When we think of our memories, it’s natural to imagine a kind of personal library, a bit like Sherlock Holmes’s memory palace, where we have stored the most precious events of our lives. Along the shelves, you can pull out that fifth birthday when you dressed up as Superman, or that family picnic when you found a worm in your sandwich.
Good and bad, these events define who we are; it’s the reason that amnesia is so scary. We certainly wouldn’t want anyone else interfering with those intimate recollections, or we would risk losing a vital part of our selves.
Except it turns out that your friends, family and colleagues are already ransacking your memory palace. They are rearranging the books on the shelves; they are tearing out pages and scattering them on the floor, or they are scribbling over our most precious volumes. “Our memories are constantly being reshaped by social interactions,” says William Hirst at the New School for Social Research in New York. “People can implant memories, people can induce you to forget or they can reinforce other memories.”
These are not rare events. Every time you have a conversation, you are inviting someone to ghost-write bits of your autobiography. It sounds troubling and it may cause you to rethink everything you thought you knew about your past – yet you may be relieved to discover that there are also some unexpected benefits.
It takes only a second’s thought to realise that memory is rarely a solitary activity. During a day at work, for instance, we will deliberately recall events to tell our partner in the evening; we may even rehearse and refine the story on the train journey home. We will also recall and reminisce for the sake of nostalgia alone – even if the events are long in the past and familiar to everyone concerned. “I don’t know of any other species that does that,” says Hirst. “You can think of bees conveying where the pollen is, but it is very limited – there’s no intention behind it and they are only conveying new information.”
When Hirst first began this research more than a decade ago, he was among just a handful of people examining the ways those interactions change our memories. But times have changed, and it is now becoming clear that social networks can mould and sculpt our minds in profound ways.
1. Collaborative inhibition
Let’s first consider a phenomenon known as “collaborative inhibition”. Imagine that you and your friends John and Jane attended a football match, where you see a fight break out between the two sides. Afterwards, the three of you get together to discuss the event. You may expect that you will each trigger each other’s recall, helping each person to get a better understanding of the event. Although the group as a whole may record more than any single person, each individual will find that their own memory has been slightly impaired by the discussion.

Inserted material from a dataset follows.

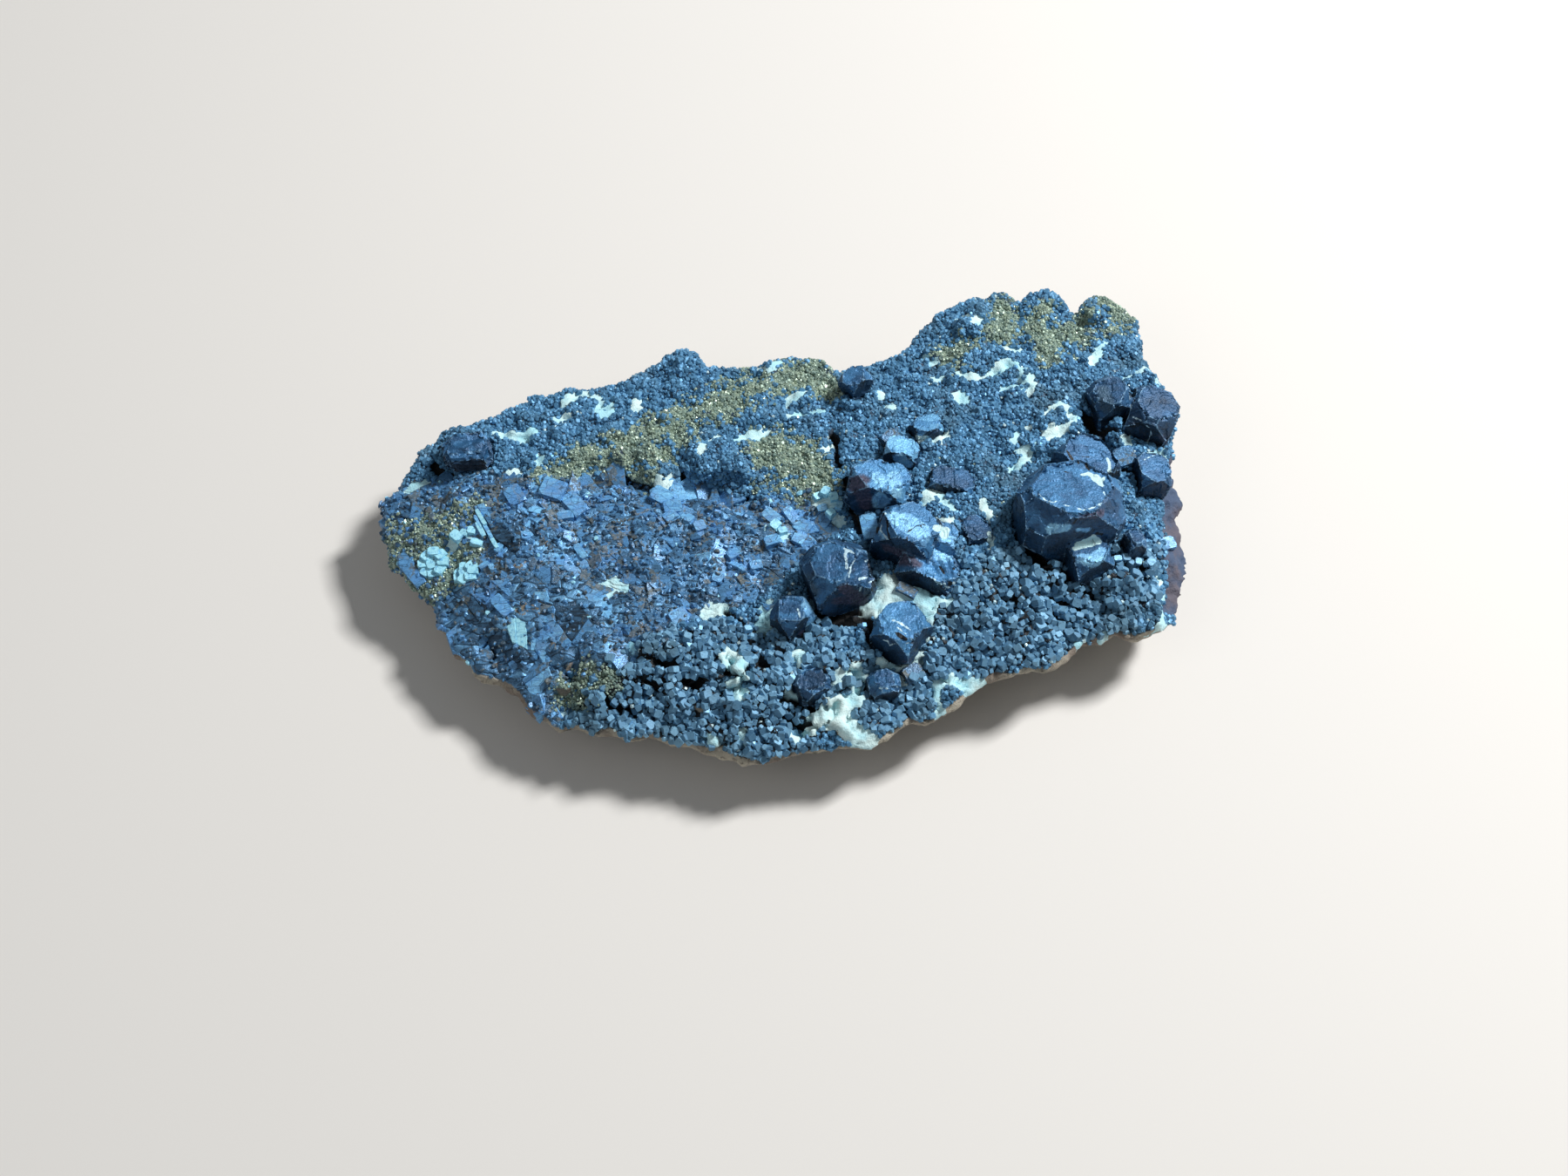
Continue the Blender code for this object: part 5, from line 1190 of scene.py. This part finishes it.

It’s all down to the subtle dynamics of the conversation. If John is particularly talkative, for instance, everyone will be paying attention to his point of view, leading their memories down one avenue while distracting them from their own path. Jane might have been more likely to think about different players from a different team, for instance, or she might have noticed an unusual disturbance in the crowd – but John’s reminders have caused her to lose that train of thought. “John is essentially inhibiting Jane’s ability to remember with full potential,” says Hirst. For this reason, you would gather more details of the event if each person had sat down quietly and recorded all that they had known, before sharing notes afterwards.
2. Shared forgetting
Importantly, the effects of our conversations can linger into our long-term memory. Hirst’s own research has focussed on a phenomenon known as “socially-shared retrieval-induced forgetting”. Through subtleties in the way he talks about an event, John can encourage Jane to forget something over time.
It hinges on the fact that whenever we reactivate a memory, it becomes fragile and malleable. Suppose John is talking about a wedding he attended with Jane. He might mention his speech – reinforcing the memory – but he might neglect to mention a fight on the dancefloor. Through association, this memory may still have been activated at the cellular level (rendering it vulnerable) but Jane may have suppressed that thought to concentrate on the rest of John’s anecdote. As a result, that “silence” has altered the brain’s memory trace, so that Jane will find it harder to retrieve details in the future.
So if you want someone to forget something, the trick is to pick a subject that will activate the memory, while then distracting the person from the crucial detail you would prefer to ignore. Over time, it may then fade.
Hirst has investigated the phenomenon extensively and it appears to be remarkably persistent. In one experiment, for instance, Hirst and his colleague Alin Coman asked pairs of participants to discuss 9/11. The participants did not know each other previously, but they still found that the conversation could still subtly nudge people to forget certain details.
If John forgot to mention the time of day, for instance, Jane would also be less likely to bring up the fact from her own story at a later point. Again, this probably works through activation through association, and suppression. John has triggered the memory in Jane’s mind, and by inhibiting that detail, she later forgets it.
Hirst says that people are often surprised by his work. Surely people would realise that certain details are being neglected, and fight against it? In reality, it rarely happens. “I think it requires a great deal of effort – you have to be really motivated to go beyond what people are talking about,” says Hirst.